This topic has peculiar resonance for me as I’ve just spent the last couple of days logging my modest wine collection. I used to have a kid’s exercise book with ‘Cellar Book’ written somewhat pompously in marker on the front. I was always very casual about updating and – as I have wines in 5 locations in the house – I was always ‘losing’ bottles. As I write I’m looking at 70cls of Muscat de Riversaltes 1974, found under the floorboards. Could well be past it, methinks.
Now it’s all down on ‘Cellar’ an elegant little iphone app I’d thoroughly recommend; sorted, location coded and backed up to my PC. So everything is cool and kosher. Until next week at least!
Although most wine purchased is drunk the night it’s taken home, many wine enthusiasts do enjoy amassing wine for future drinking and need somewhere to store it. Years ago, we were renovating a room of our house, one we’d previously only used for storing junk. The process involved replacing some ancient floorboards. The builder lifted the damaged ones and my eyes popped out when I realised not only was there a potential storage space beneath but that the ambient temperature down there was on the cool side of cool. I couldn’t wait for the carpenter to arrive so I could instruct him to make a trapdoor. This is the nearest I’ll ever get to owning a real cellar and a lot nearer than most.

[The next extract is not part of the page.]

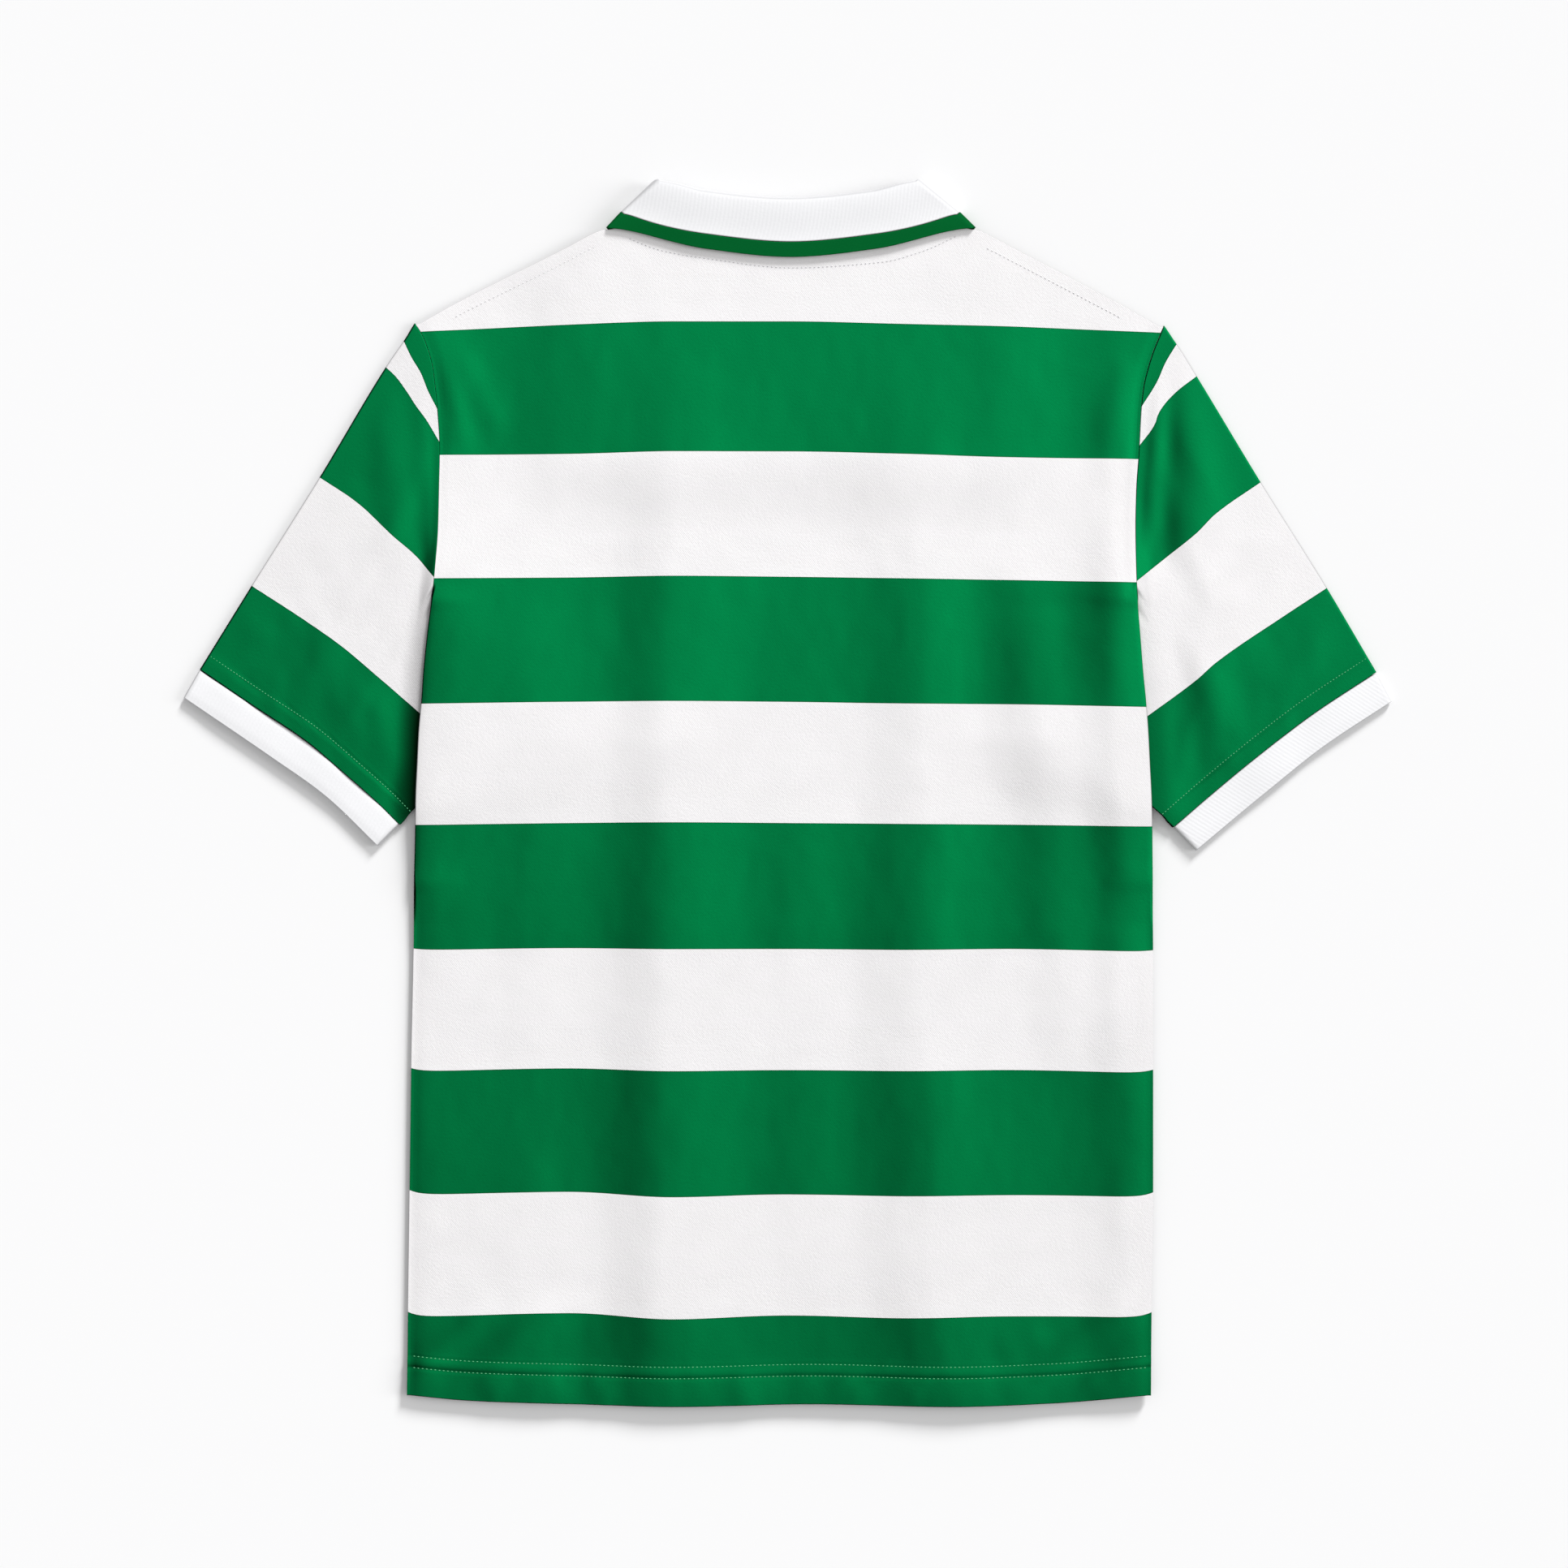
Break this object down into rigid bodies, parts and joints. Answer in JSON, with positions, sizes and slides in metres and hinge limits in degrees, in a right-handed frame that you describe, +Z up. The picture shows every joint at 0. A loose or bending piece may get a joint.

There are the seriously lucky few who reside in old houses with cavernous subterranean rooms. There are others who can afford the outlay and the space for a thermostatically controlled cabinet such as the Eurocave. The best the majority can hope for is a spare cupboard, a space under the stairs, a garden shed or an attic.
The four main enemies of wine in storage are light, incorrect temperature, insufficient humidity and vibration. Light is easy to keep out; insulation can help maintain a near-constant temperature; and something as simple as a large damp sponge left on a saucer can provide essential humidity. Vibration can be damped by putting a couple of layers of old carpet or rubber mats under the bottom shelves.
Remember the warmer the cellar, the faster your wine develops – or, possibly, decays! You should aim for a temperature of around 8 to 10 degrees and it’s crucial to keep it as constant as possible: a wine will suffer more from a roller-coaster ride from 10 degrees to 25 than from a steady level of 18-20. Which is why the average kitchen, with its Alaska-to-Sahara and back temperature changes is just about the worst location.
Having secured your space – be prepared to defend it against all comers –and created a congenial climate you’ll need storage. Bottles, certainly those with cork stoppers, keep better when flat – that’s why the process is called ‘laying down’. Modular Wooden self-assembly racking is inexpensive and readily obtainable. If you do have trouble with temperature fluctuation then terra cotta hoops or homemade shelving fashioned from breeze blocks provide a better answer.
You need to keep a record of what you’ve got and where to find it. A cellar book is essential, coupled with a plan showing exactly where every wine has been placed. You could, of course, use a spreadsheet or database program, which would also permit you to sort by region, vintage, cost price and ‘drink by’ date. Remember the game of ‘Battleships’ you played as a kid? An excellent way of keeping track of your wine is to code the wine racks vertically and horizontally, alphabetically and numerically, so that each ‘hole’ has a code – a11, n6, for example – so you can assign this to the wine that fills the space, entering it in your cellar book or database.
Tech heads might want the super-comprehensive PC program called ‘Cellar Tracker’ (http://www.cellartracker.com) or the elegant little iphone app ‘Cellar’ (€3.95) to keep on top of their prized purchases. Finally, remember, it’s better to drink a wine a year too early than a day too late.
This week, two Pinot Noirs, both from New Zealand at a time when that country, where I have many winemaking and food writing friends, is never out of my thoughts. The first, the gorgeous, savoury Mt. Difficulty 2005 came up from my cellar. Given that the Kiwis learn a little bit more every year about the grape some call ‘the black bitch’ the current vintage (2007, €28.50 from www.wines direct.ie, one of Ireland’s best online specialists) should, laid down, be even better. The other Pinot, Giesen 2009 (€20 Hole in the Wall, Jus De Vine, Martins Fairview), was choc-full of rich, ripe fruit and would also be suited to squirreling away in your cellar/cupboard/garden shed or whatever, for a year or two.